SOCI 622/A (Fall, 2023): STUDIES IN RACE & ETHNICITY

Course Description:

Since the 1950s, we are repeatedly being told by a diverse group ranging from right-wing politicians to some race theorists that racism is history, the future is raceless, we are living in a post-racial world, and we should no longer use ‘race’ (with mandatory scare quotes) in our analyses because doing so reproduces racism. The fear of the people who voice these ideas is warranted: the concept of race has a dangerous history of reiteration in social sciences, and the boundary between free speech and hate speech, between an honest question and a dog whistle can be a hair’s breadth when it comes to race. However, racism does not dissolve with silence, scare quotes or the wishful thinking of multiculturalism either. Often, they invalidate and marginalize the serious demands of abolition, reparations, and racial justice.   

In this class, we will learn about theories of race and ethnicity as well as multiple and conflicted histories of racism around the world. We will explore how ethnicity came to be accepted as a natural fact of acculturation and race became associated with the erroneous belief of biological difference. We will read on race as Blackness, race as social death, race as Islamophobia, racial triangulation that pits one racialized group against another, how race interacts with gender, class, language, and religion as systems of social difference, and mostly produces more hierarchy and domination.
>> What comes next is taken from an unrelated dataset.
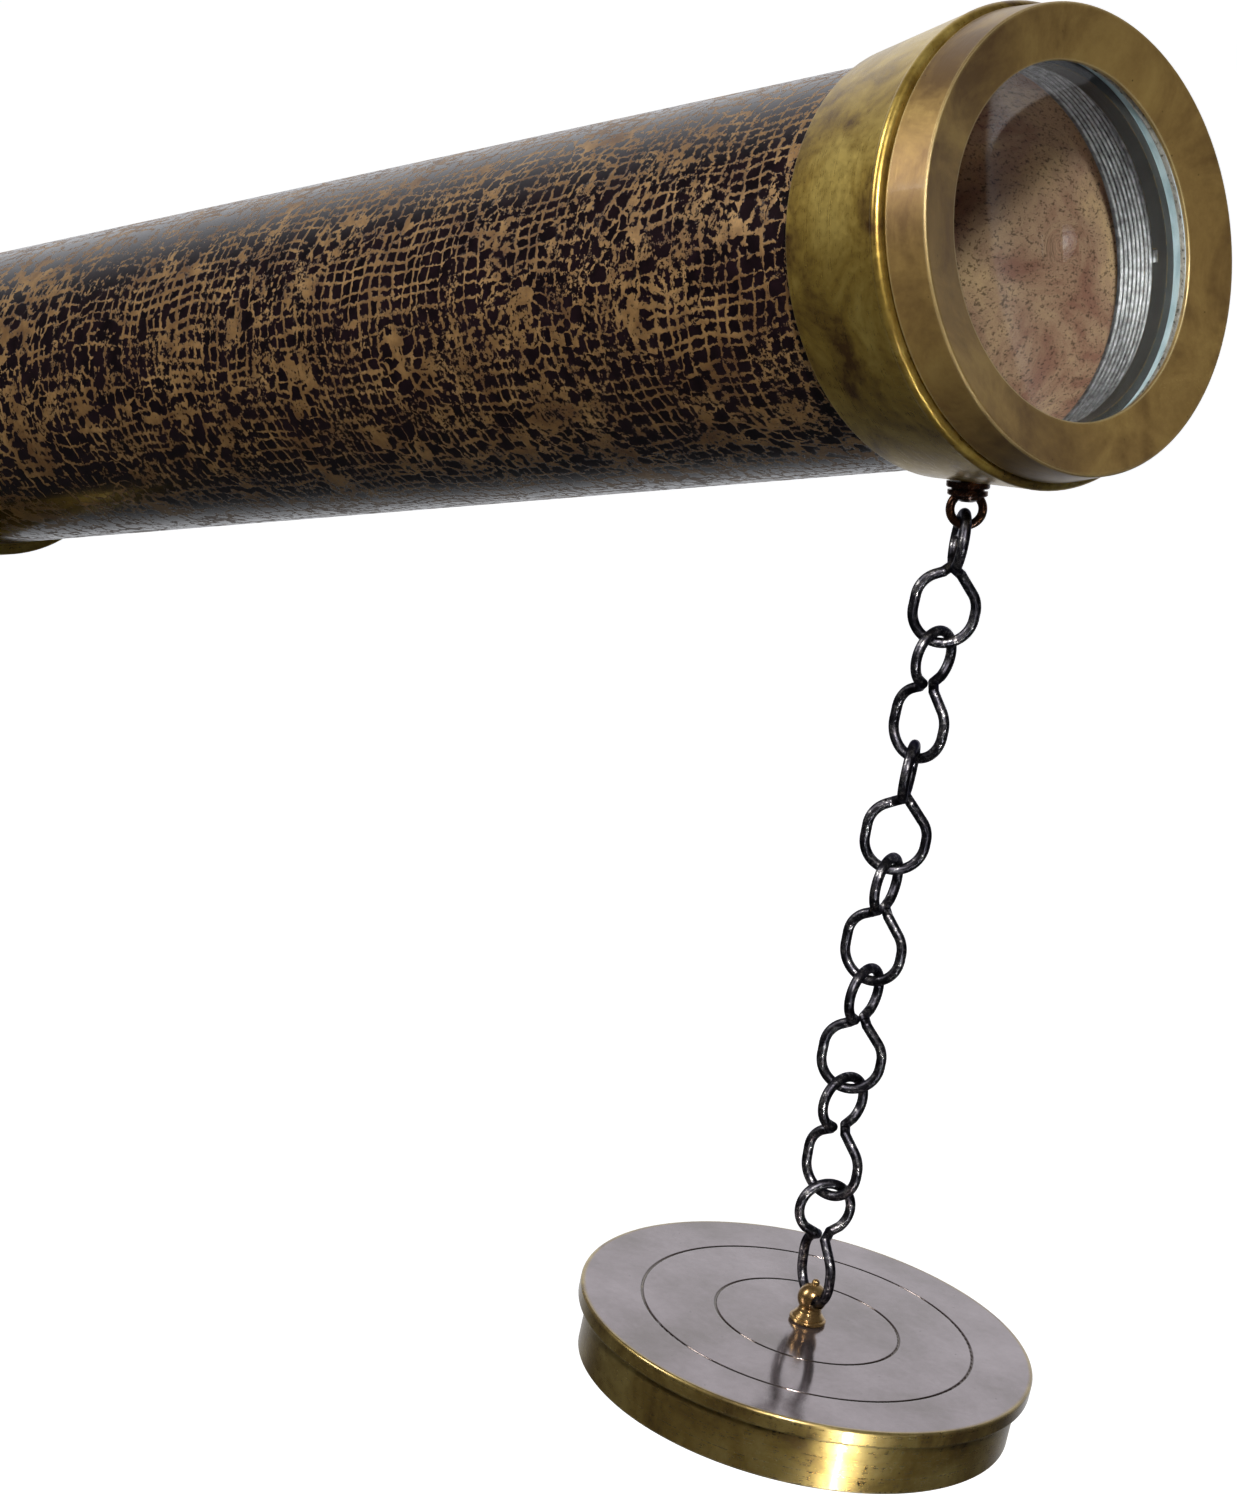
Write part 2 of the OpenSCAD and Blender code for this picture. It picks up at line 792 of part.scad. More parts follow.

We will see that racial thinking and race-making operate not only through explicit classification of the superiority of one race over another but also through racial erasure, racial erosion, silences, exclusions, emotions trapped in bodies, and racialized affects. And we will explore all of this in historically and contextually specific and geographically focused ways. We will pay attention to the particular ways in which capitalist expansion proceeds by using both assimilation and differentiation, both aggressive and violent inclusion and segregation and exclusion, and we will analyze how this occurs through discourses, ideologies, and social processes related to race.